═══ Provided material

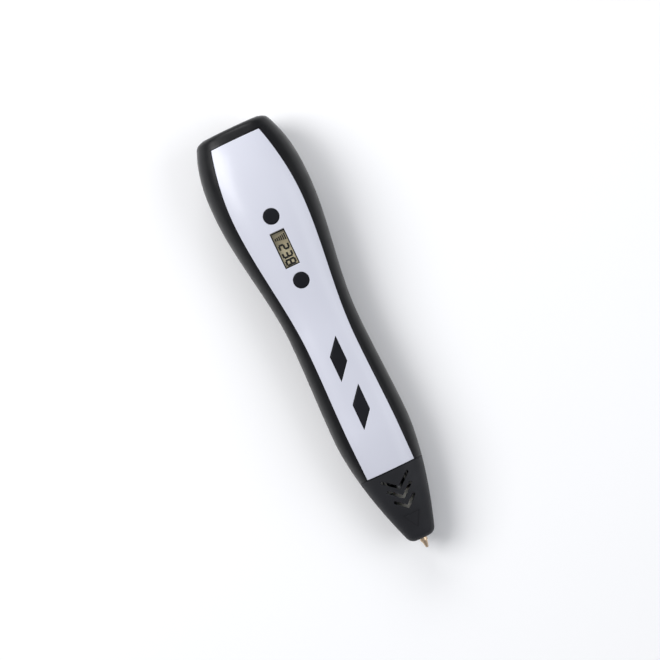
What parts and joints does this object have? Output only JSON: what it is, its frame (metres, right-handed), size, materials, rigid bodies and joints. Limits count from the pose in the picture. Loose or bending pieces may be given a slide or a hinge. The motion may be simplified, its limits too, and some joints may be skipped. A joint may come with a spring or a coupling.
{
  "type": "three d pen",
  "caption": "Handheld pen that feeds plastic filament through a heated nozzle, with a face panel, display window, pressable buttons and rear inlets.",
  "frame": {"origin": "middle of the pen's length and width, on the surface that the pen lies on", "axes": "+Z out of the face panel, +Y towards the rear end with the filament inlet, +X across the pen"},
  "size_m": [0.0412, 0.184, 0.031],
  "materials": {
    "shell": "satin gloss black",
    "panel": "pearl white, glossy",
    "nose": "fine matte texture",
    "button": "satin",
    "lens": "clear",
    "display": "liquid crystal cell with dark figures",
    "brass": "turned",
    "steel": "turned",
    "aluminium": "turned",
    "board": "solder mask",
    "dark_plastic": "moulded",
    "white_plastic": "smooth",
    "sleeve": "woven glass fibre",
    "red_wire": "satin",
    "yellow_wire": "satin",
    "white_wire": "satin",
    "black_wire": "satin"
  },
  "bodies": {
    "pen": {"front_shell": "shell", "rear_shell": "shell", "face_panel": "panel", "nose_cone": "nose", "filament_inlet": "brass", "power_jack": "dark_plastic", "power_jack_pin": "steel", "display_lens": "lens", "display_glass": "display", "display_holder": "white_plastic", "main_board": "board", "board_chips": "dark_plastic", "warmer_switch": "dark_plastic", "cooler_switch": "dark_plastic", "feed_switch": "dark_plastic", "retract_switch": "dark_plastic", "motor": "steel", "gearbox": "brass", "screw_bush": "brass", "feeder_block": "dark_plastic", "arm_pin": "steel", "idler_spring": "steel", "rear_guide_tube": "white_plastic", "front_guide_tube": "white_plastic", "heat_sink": "aluminium", "heat_break": "steel", "heater_barrel": "brass", "insulation_sleeve": "sleeve", "thermistor": "sleeve", "nozzle": "brass", "fan_housing": "dark_plastic", "case_screws": "steel", "board_screws": "steel", "motor_wires": "red_wire", "jack_wires": "yellow_wire", "heater_wires": "white_wire", "sensor_wires": "white_wire", "fan_wires": "black_wire"},
    "warmer_button": {"warmer_button": "button", "warmer_plunger": "dark_plastic"},
    "cooler_button": {"cooler_button": "button", "cooler_plunger": "dark_plastic"},
    "feed_button": {"feed_button": "button", "feed_plunger": "dark_plastic"},
    "retract_button": {"retract_button": "button", "retract_plunger": "dark_plastic"},
    "feed_screw": {"output_shaft": "steel", "feed_screw": "steel"},
    "idler_arm": {"idler_arm": "dark_plastic", "roller_pin": "steel"},
    "idler_roller": {"idler_roller": "steel"},
    "fan_rotor": {"fan_rotor": "dark_plastic"}
  },
  "joints": [
    {"name": "warmer_press", "type": "slide", "parent": "pen", "child": "warmer_button", "axis": [0, 0, -1], "range_m": [0, 0.0005], "stiffness_N_per_m": 400},
    {"name": "cooler_press", "type": "slide", "parent": "pen", "child": "cooler_button", "axis": [0, 0, -1], "range_m": [0, 0.0005], "stiffness_N_per_m": 400},
    {"name": "feed_press", "type": "slide", "parent": "pen", "child": "feed_button", "axis": [0, 0, -1], "range_m": [0, 0.0005], "stiffness_N_per_m": 400},
    {"name": "retract_press", "type": "slide", "parent": "pen", "child": "retract_button", "axis": [0, 0, -1], "range_m": [0, 0.0005], "stiffness_N_per_m": 400},
    {"name": "feed_screw_spin", "type": "hinge", "parent": "pen", "child": "feed_screw", "pos_m": [-0.00417, 0.018, 0.0115], "axis": [0, 1, 0], "continuous": true},
    {"name": "idler_arm_swing", "type": "hinge", "parent": "pen", "child": "idler_arm", "pos_m": [0.0064, 0.0005, 0.0115], "axis": [0, 0, -1], "range_deg": [0, 3], "stiffness_Nm_per_rad": 0.01, "springref_deg": -1.15, "deforming": ["idler_spring"]},
    {"name": "idler_roller_spin", "type": "hinge", "parent": "idler_arm", "child": "idler_roller", "pos_m": [0.00387, 0.01, 0.0115], "axis": [0, 0, 1], "continuous": true},
    {"name": "fan_spin", "type": "hinge", "parent": "pen", "child": "fan_rotor", "pos_m": [0, -0.0385, 0.005], "axis": [0, 0, 1], "continuous": true}
  ],
  "couplings": [
    {"joint": "idler_roller_spin", "follows": "feed_screw_spin", "ratio": 0.1061}
  ]
}
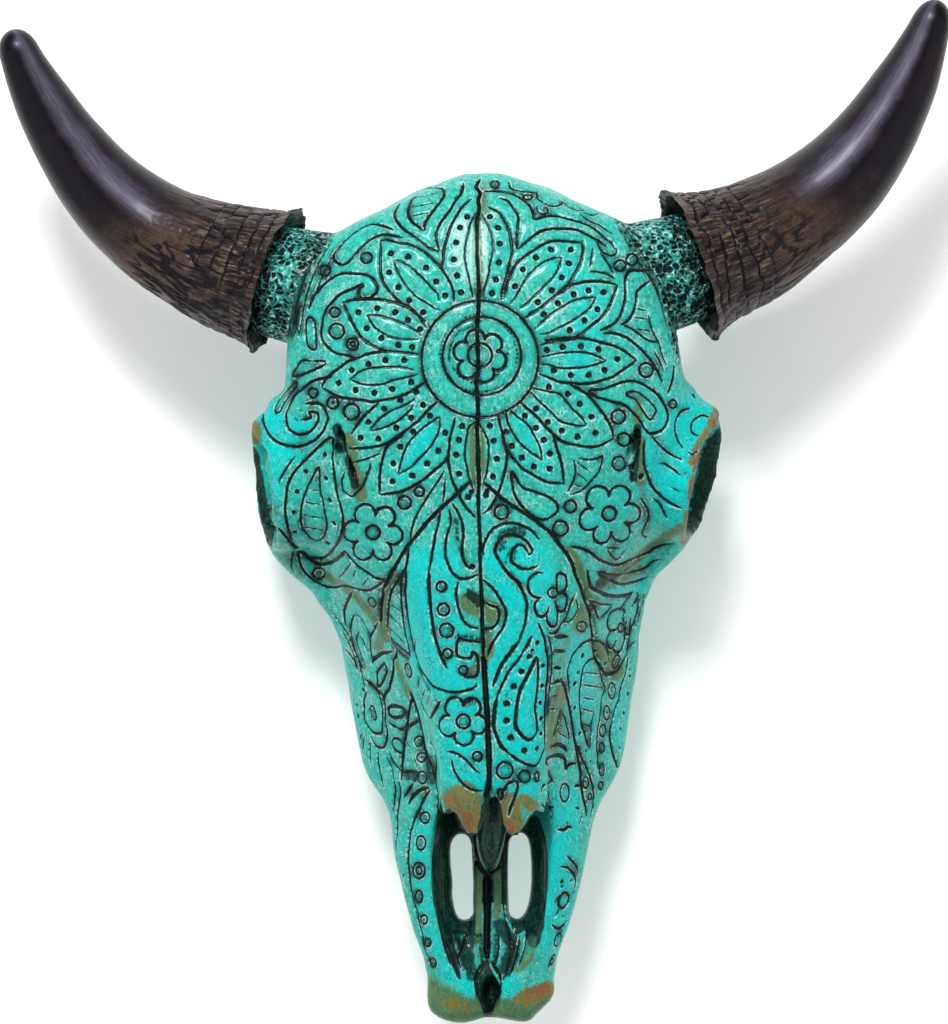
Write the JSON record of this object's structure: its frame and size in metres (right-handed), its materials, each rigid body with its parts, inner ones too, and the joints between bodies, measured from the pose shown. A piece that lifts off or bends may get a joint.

══════

Problem to work on: Determine the count of lines in the data above with the string "parts" in them, and give that count alone.

Problem solution: 2